In 1889 Richard Lydekker named an Iguanodon "hollingtoniensis" based on remains found at Hollington near Hastings in East Sussex. It was named as a new genus Huxleysaurus by Gregory S. Paul in 2012. The generic name honours Thomas Henry Huxley, both for being "Darwin's Bulldog" and for coining the term "agnostic". The species had been considered by David Bruce Norman (2010) to be a synonym of Hypselospinus fittoni, but Paul rejected this as there was no overlapping material known from the two taxa showing shared derived traits (synapomorphies).

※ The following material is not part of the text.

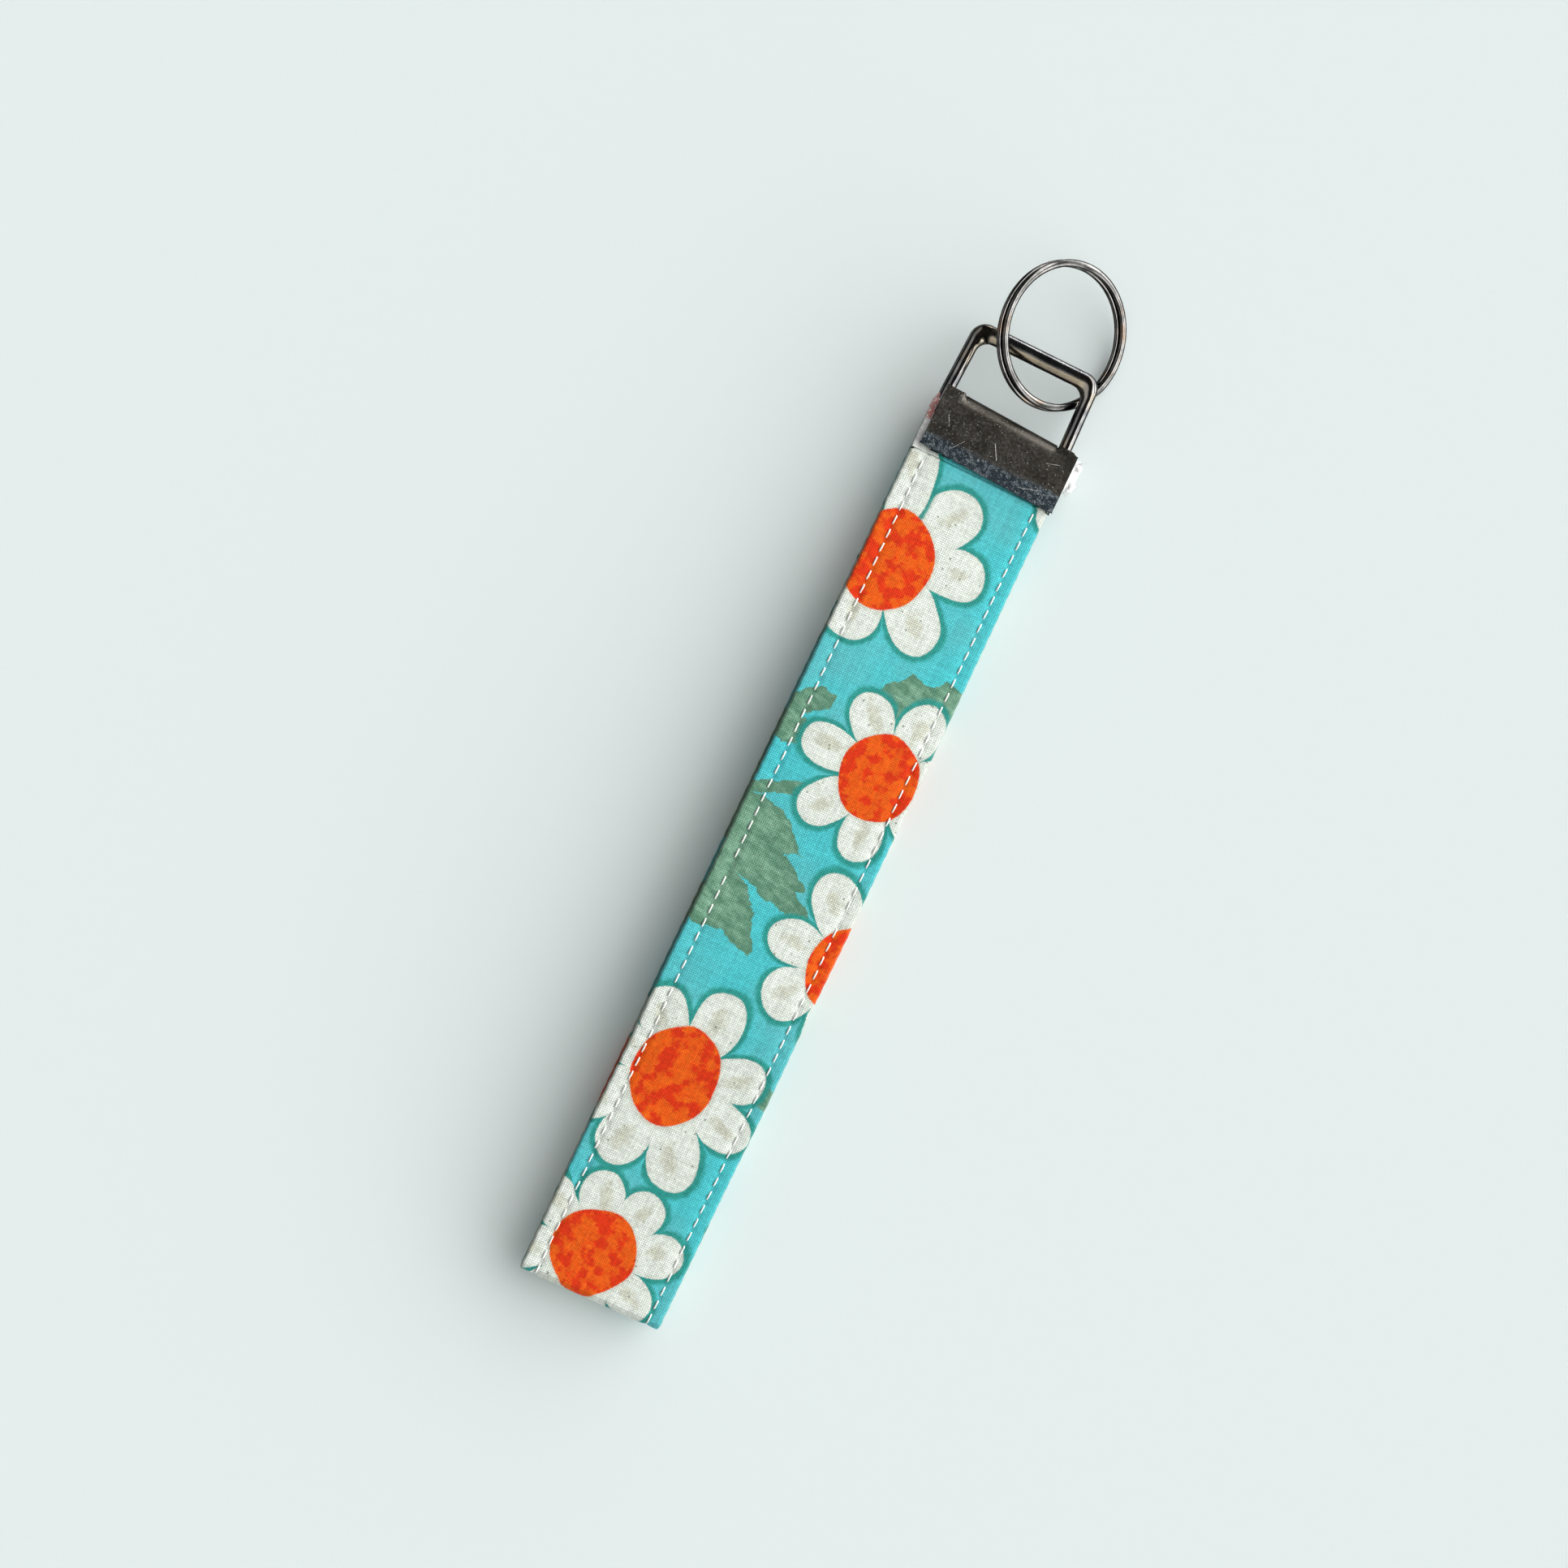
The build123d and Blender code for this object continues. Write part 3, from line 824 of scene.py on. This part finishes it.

Huxley had based the species on a syntype series found in the Wadhurst Clay of the Lower Wealden Formation dating from the early Valanginian. These included the specimens BMNH R1148 (a femur), BMNH R1629 (limb elements), and BMNH R1632 (vertebrae and a foot claw). Paul did not choose a lectotype but added specimens BMNH R811, BMNH R811b and BMNH R604, referred by Lydekker, to the "holotype". These additional fossils include vertebrae and an ilium.
Paul gave a short diagnosis of the species. The thighbone is robust and moderately curved. The fourth trochanter is pendent. In 2013 Norman claimed that the robustness and curvature of the thighbone are not diagnostic and that the fourth trochanter is in fact not pendent, concluding that Huxleysaurus was a junior synonym of Hypselospinus.